The changes to the product include Entitlement Management to the Activate File Storage Optimization.

“This adds the ability to control access for file storage optimization, and to apply changes,” McGrath said. “We also have a roadmap for expanding that functionality.”

Redaction is now available when exporting files using Activate Sensitive Data Governance.

“On the sensitive data side, we also added additional data sources that we pull in for analysis, and added in new types of remediations including delete from backup,” McGrath said.

Significant changes to the user experience were demonstrated on the show floor in preview mode, and are expected to become available in SP 18 in December.

“One of the big things is usability changes, making Activate easier to use and to deploy,” McGrath said. “We have added a lot of user experience changes for eDiscovery, pulling a new case manager and a new compliance search into the Command Center.”

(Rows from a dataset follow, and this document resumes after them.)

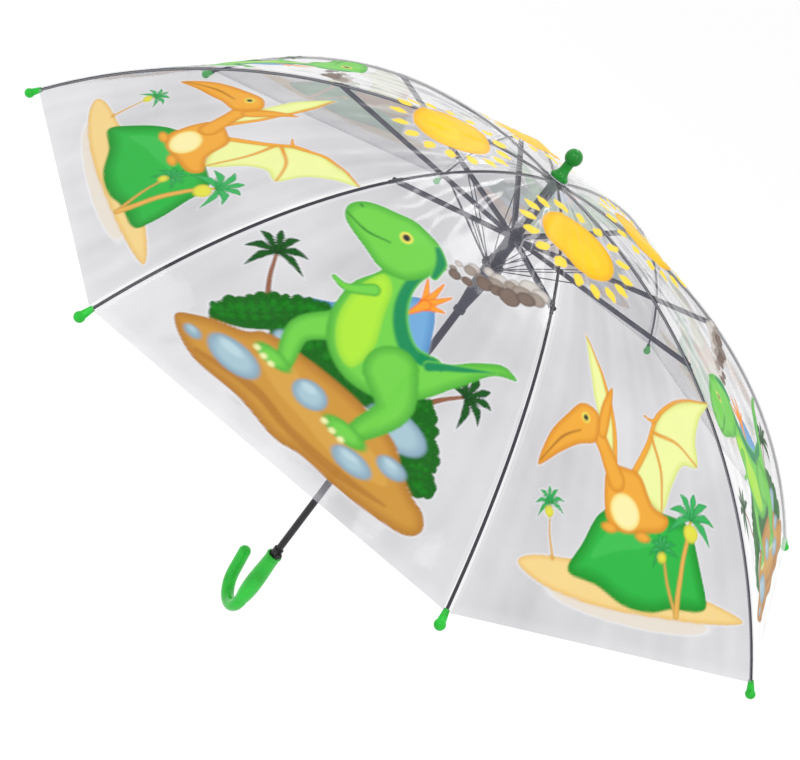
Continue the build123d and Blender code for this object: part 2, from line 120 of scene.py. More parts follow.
# ---------------------------------------------------------------------------
# Handle, tip caps and ferrule: bright green moulded plastic, glossy with a faint flow
# mottle. The handle's two mould halves leave a fine raised line round the hook's plane.
green_light = (0.016, 0.500, 0.034, 1)
green_deep = (0.007, 0.330, 0.017, 1)
ferrule_light = (0.002, 0.235, 0.016, 1)
ferrule_deep = (0.001, 0.165, 0.010, 1)
dull_gloss = 0.28
parting_height = 0.0001
parting_core = 0.0001
parting_reach = 0.0004


def add_node(material, kind, values=(), **settings):
    """New shader node, its settings set by name and its inputs by name or number."""
    node = material.node_tree.nodes.new(kind)
    for setting, value in settings.items():
        setattr(node, setting, value)
    for name, value in dict(values).items():
        if isinstance(value, bpy.types.NodeSocket):
            material.node_tree.links.new(value, node.inputs[name])
        else:
            node.inputs[name].default_value = value
    return node


def connect(material, output, node, name):
    """Link an output to a node's input."""
    material.node_tree.links.new(output, node.inputs[name])


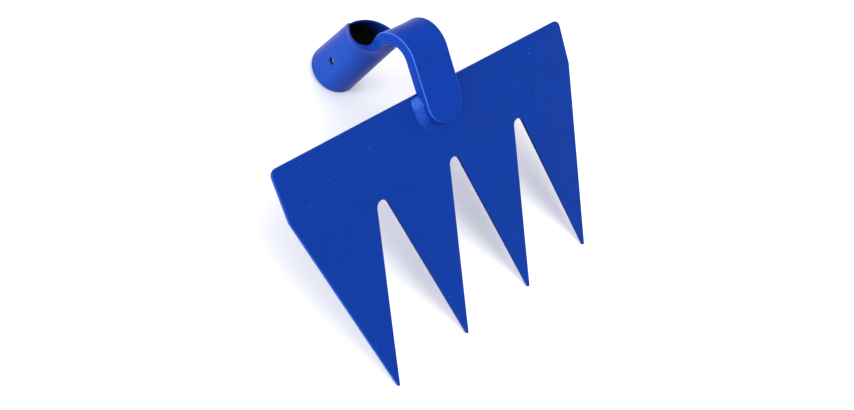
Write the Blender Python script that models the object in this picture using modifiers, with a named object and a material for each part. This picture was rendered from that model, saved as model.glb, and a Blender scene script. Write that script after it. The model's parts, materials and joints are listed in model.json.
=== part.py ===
"""Hand cultivator head: a toothed steel blade, a forged neck with a rolled handle socket, and the weld between them.

Run with: blender --background --python part.py

Lengths are in metres. Each piece is modelled in the blade's own frame: X along the blade's top edge, Z up from the
teeth, the blade's front face at Y = 0 and the socket behind it at +Y. The empty rest_frame then lays the whole head
down as it comes to rest on a floor, on the tips of its teeth and the low side of the socket's mouth.
"""

from math import atan2, ceil, cos, degrees, pi, radians, sin, tan

import bmesh
import bpy
from mathutils import Matrix, Vector

# %% Sizes of the blade
TOOTH_PITCH = 0.0625
TEETH = 4
PLATE_THICKNESS = 0.0025
TOOTH_TIP_DEPTH = 0.1619  # from the top edge to where a tooth's two sides would meet
NOTCH_ROOT_DEPTH = 0.0325  # from the top edge to where a notch's two sides would meet
NOTCH_ROOT_RADIUS = 0.0046
TIP_RADIUS = 0.0008
SIDE_EDGE_HEIGHT = 0.0316  # the upright stretch at each end, above the outer teeth's slanting sides
TOP_CORNER_RADIUS = 0.0045
SIDE_CORNER_RADIUS = 0.0020
PLATE_EDGE_ROUND = 0.0003

# %% Sizes of the forged neck and its socket, taken along the bar's underside
BAR_WIDTH = 0.0288
BAR_THICKNESS = 0.0077
TONGUE_LENGTH = 0.0434  # the straight part, from its rounded end to the start of the bend
TONGUE_OVERLAP = 0.0227  # how far the tongue reaches down the blade's face
TONGUE_CORNER_SHARE = 0.92  # of half the bar's width, taken by each rounded corner
BEND_RADIUS = 0.0115
DIP_RADIUS = 0.0500  # the opposite bend, where the bar dips into the socket
DIP_ANGLE = radians(13.5)
SOCKET_SLOPE = radians(21.5)  # the socket's axis, below the blade's normal
SOCKET_LENGTH = 0.0652  # the straight part, from the end of the dip to the mouth
SOCKET_MOUTH_RADIUS = 0.01735
SOCKET_TAPER = 0.029  # radius lost for each length along the socket
SOCKET_WALL = 0.0025
WING_WALL = 0.0016  # drawn thinner still at the wings' upper ends
SEAM_GAP = 0.0009
CURL_START = 0.0506  # from the mouth, where the tube begins to open out
CURL_LENGTH = 0.0370  # over which the tube opens out into the flat bar
THINNING_START = 0.0624  # from the mouth
THINNING_LENGTH = 0.0088  # over which the bar is drawn down to the wall
LEFT_WING_LENGTH = 0.0428  # from the mouth, along the seam
LEFT_SHOULDER_LENGTH = 0.0657
LEFT_SHOULDER_REACH = 0.0220  # from the bar's middle, round the outside
LEFT_WING_CORNER_RADIUS = 0.0034
RIGHT_WING_LENGTH = 0.0406
RIGHT_SHOULDER_LENGTH = 0.0606
RIGHT_SHOULDER_REACH = 0.0152
RIGHT_WING_CORNER_RADIUS = 0.0090
SHOULDER_FILLET = 0.0062
SHOULDER_CORNER_RADIUS = 0.0032
BAR_EDGE_ROUND = 0.0006
NAIL_HOLE_DIAMETER = 0.0050
NAIL_HOLE_FROM_MOUTH = 0.0258
NAIL_HOLE_TURN = radians(4.4)  # above the socket's left side

# %% Sizes of the weld
CONTACT_GAP = 0.0003
WELD_LEG = 0.0058
WELD_TOP_MARGIN = 0.0008  # between the blade's top edge and each end of the weld
WELD_BULGE_SHARE = 0.12  # of the leg, out of the straight line between the two toes
WELD_LEG_SHARES = (0.88, 1.0, 0.98, 0.94, 0.88, 0.82, 0.80, 0.80, 0.78, 0.76, 0.74, 0.72, 0.70, 0.70, 0.66, 0.58)
WELD_HEIGHT_SHARES = (0.62, 0.80, 0.85, 0.84, 0.74, 0.54, 0.35, 0.26, 0.24, 0.24, 0.26, 0.30, 0.38, 0.44, 0.46, 0.44)

# %% Fineness of the faceted solids
ARC_STEP = radians(12)
LEAST_CHORD = 0.0005
ROW_STEP = 0.0024
COLUMN_STEP = 0.0019
CUT_OVERRUN = 0.0050
LEAN_ROUNDS = 4

PAINT_BLUE = (0.0070, 0.0480, 0.3500, 1.0)


# %% Shared helpers
def clear_scene():
    for obj in list(bpy.data.objects):
        bpy.data.objects.remove(obj)


def collection(name):
    group = bpy.data.collections.new(name)
    bpy.context.scene.collection.children.link(group)
    return group


def paint(name, roughness):
    material = bpy.data.materials.new(name)
    material.use_nodes = True
    surface = material.node_tree.nodes["Principled BSDF"]
    surface.inputs["Base Color"].default_value = PAINT_BLUE
    surface.inputs["Roughness"].default_value = roughness
    surface.inputs["Metallic"].default_value = 0.0
    return material


def add_object(name, data, group, material, frame):
    obj = bpy.data.objects.new(name, data)
    group.objects.link(obj)
    obj.parent = frame
    if material:
        data.materials.append(material)
    return obj


def add_bevel(obj, width, segments, least_angle):
    bevel = obj.modifiers.new("rounded_edges", "BEVEL")
    bevel.width = width
    bevel.segments = segments
    bevel.limit_method = "ANGLE"
    bevel.angle_limit = least_angle
    return bevel


def smooth(share):
    """0 up to 0, 1 from 1 on, and an even S between them."""
    share = min(max(share, 0.0), 1.0)
    return share * share * (3 - 2 * share)


def rounded_outline(corners):
    """The closed outline through (x, y, radius) corners, with each corner replaced by an arc of its radius."""
    points = []
    for index, (x, y, radius) in enumerate(corners):
        corner = Vector((x, y))
        before = Vector(corners[index - 1][:2]) - corner
        after = Vector(corners[(index + 1) % len(corners)][:2]) - corner
        if radius == 0:
            points.append(corner)
            continue
        half = before.angle(after) / 2
        turn = pi - 2 * half
        centre = corner + (before.normalized() + after.normalized()).normalized() * (radius / sin(half))
        start = corner + before.normalized() * (radius / tan(half)) - centre
        sense = -1 if before.cross(after) > 0 else 1
        steps = max(min(ceil(turn / ARC_STEP), ceil(turn * radius / LEAST_CHORD)), 2)
        for step in range(steps + 1):
            points.append(centre + Matrix.Rotation(sense * turn * step / steps, 2) @ start)
    return points


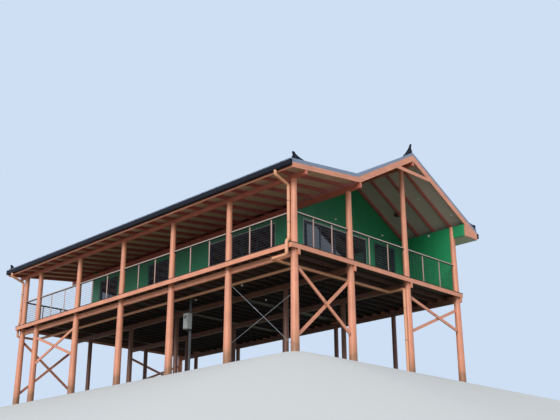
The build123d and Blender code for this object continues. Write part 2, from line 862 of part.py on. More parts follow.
slide_z = (leaf_z[0] + seat_gap, leaf_z[1] - door_clearance)
sliding_leaves = {
    "side_leaf_far": (side_sliding[0], side_inner),
    "side_leaf_near": (side_sliding[1], side_inner),
    "near_leaf_front": (near_sliding[0], near_inner),
    "near_leaf_back": (near_sliding[1], near_inner),
}
for name, (span, plane) in sliding_leaves.items():
    with BuildPart() as leaf:
        ring((span, slide_z), leaf_rail, leaf_thick, plane)
    leaf.part.label = name
    export_step(leaf.part, f"parts/{name}.step")
    with BuildPart() as leaf_glass:
        pane((span, slide_z), leaf_rail, glass, plane.offset(glass_inset))
    leaf_glass.part.label = f"{name}_glass"
    export_step(leaf_glass.part, f"parts/{name}_glass.step")
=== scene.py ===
import math

import bmesh
import bpy
from mathutils import Euler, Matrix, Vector


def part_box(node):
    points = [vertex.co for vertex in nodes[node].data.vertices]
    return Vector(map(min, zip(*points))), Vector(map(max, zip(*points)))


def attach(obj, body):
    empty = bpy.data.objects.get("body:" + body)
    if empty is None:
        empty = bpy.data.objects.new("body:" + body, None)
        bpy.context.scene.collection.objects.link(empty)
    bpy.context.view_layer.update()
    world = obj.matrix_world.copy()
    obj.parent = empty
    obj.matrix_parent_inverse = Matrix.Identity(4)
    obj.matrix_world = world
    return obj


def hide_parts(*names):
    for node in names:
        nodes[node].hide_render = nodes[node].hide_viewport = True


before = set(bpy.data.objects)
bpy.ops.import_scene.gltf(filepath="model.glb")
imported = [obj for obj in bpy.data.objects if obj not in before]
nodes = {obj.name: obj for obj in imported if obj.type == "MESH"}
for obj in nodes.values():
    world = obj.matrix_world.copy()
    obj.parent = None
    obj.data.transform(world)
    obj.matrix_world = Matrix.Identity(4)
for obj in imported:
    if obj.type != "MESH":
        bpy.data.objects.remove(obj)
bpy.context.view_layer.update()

scene = bpy.context.scene


def newPiece(name, data):
    piece = bpy.data.objects.new(name, data)
    scene.collection.objects.link(piece)
    return piece


# Camera: the photograph's place, 4.8 m below the feet of the poles and looking up
cameraSizes = {
    "place": (26.0156, -22.8361, -4.8204),
    "turn": 45.142,
    "rise": 19.995,
    "roll": -0.179,
    "lens": 56.97,
    "sensor": 36.0,
    "farthest": 400,
}


def makeCamera():
    data = bpy.data.cameras.new("camera")
    data.lens = cameraSizes["lens"]
    data.sensor_width = cameraSizes["sensor"]
    data.clip_end = cameraSizes["farthest"]
    camera = newPiece("camera", data)
    camera.location = cameraSizes["place"]
    camera.rotation_mode = "XYZ"
    angles = (90 + cameraSizes["rise"], 0, cameraSizes["turn"])
    turned = Euler([math.radians(a) for a in angles]).to_matrix()
    roll = Euler((0, 0, math.radians(cameraSizes["roll"]))).to_matrix()
    camera.rotation_euler = (turned @ roll).to_euler()
    scene.camera = camera


makeCamera()
print("camera placed")


# Node helpers, used by every material and every tree
def addNode(tree, kind, **settings):
    made = tree.nodes.new(kind)
    for key, value in settings.items():
        setattr(made, key, value)
    return made


def fill(tree, made, links):
    # Inputs take a value or a socket, and an input that joins takes a list of sockets
    for label, given in links.items():
        for value in given if isinstance(given, list) else [given]:
            if isinstance(value, bpy.types.NodeSocket):
                tree.links.new(value, made.inputs[label])
            else:
                made.inputs[label].default_value = value


def feed(tree, kind, links, out=0, **settings):
    made = addNode(tree, kind, **settings)
    fill(tree, made, links)
    return made.outputs[out]


def calc(tree, operation, *values):
    return feed(tree, "ShaderNodeMath", dict(enumerate(values)), operation=operation)


def share(tree, value, low, high):
    # How far a value lies from low to high, between 0 and 1
    links = {"Value": value, "From Min": low, "From Max": high}
    return feed(tree, "ShaderNodeMapRange", links, "Result")


def objectPoints(tree, scale=(1, 1, 1)):
    links = {"Vector": feed(tree, "ShaderNodeTexCoord", {}, "Object"), "Scale": scale}
    return feed(tree, "ShaderNodeMapping", links)


def coordinate(tree, axis):
    return feed(tree, "ShaderNodeSeparateXYZ", {0: objectPoints(tree)}, axis)


def noise(tree, scale, detail, roughness=0.6, stretch=(1, 1, 1)):
    links = {"Vector": objectPoints(tree, stretch), "Scale": scale}
    links.update({"Detail": detail, "Roughness": roughness})
    return feed(tree, "ShaderNodeTexNoise", links, "Fac")


def ramp(tree, factor, stops):
    # Each stop is a place with a colour, or with one number for a grey
    made = addNode(tree, "ShaderNodeValToRGB")
    fill(tree, made, {"Fac": factor})
    elements = made.color_ramp.elements
    while len(elements) < len(stops):
        elements.new(0.5)
    for element, (place, colour) in zip(elements, stops):
        element.position = place
        element.color = (*(colour if isinstance(colour, tuple) else (colour,) * 3), 1)
    return made.outputs["Color"]


def tint(tree, colour, factor, stops, amount=1.0):
    # Multiplies a colour by a ramp: a mix node takes colours at 6 and 7, and gives one at 2
    links = {0: amount, 6: colour, 7: ramp(tree, factor, stops)}
    return feed(tree, "ShaderNodeMix", links, 2, data_type="RGBA", blend_type="MULTIPLY")


def toneBoards(tree, colour, toned):
    tone = feed(tree, "ShaderNodeAttribute", {}, "Fac", attribute_name="tone")
    return tint(tree, colour, tone, [(0.0, 1 - toned), (1.0, 1 + toned)])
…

The future roadmap includes some major news for MSPs.

“We are poised to have a fully multi-tenanted version of Activate,  something that MSPs can leverage,” McGrath indicated.

McGrath also expects the use cases to expand, pointing out how Commvault itself is using Activate internally.

“Our product management and internal bug management are built on it,” he said. “We use its legal workflow process for NDAs and contracts. We also use it as an analytics platform for pipeline analysis – from marketing, Salesforce, fulfilment systems, finance, and support systems to look at tickets. It is able to determine which deals are more likely to close.”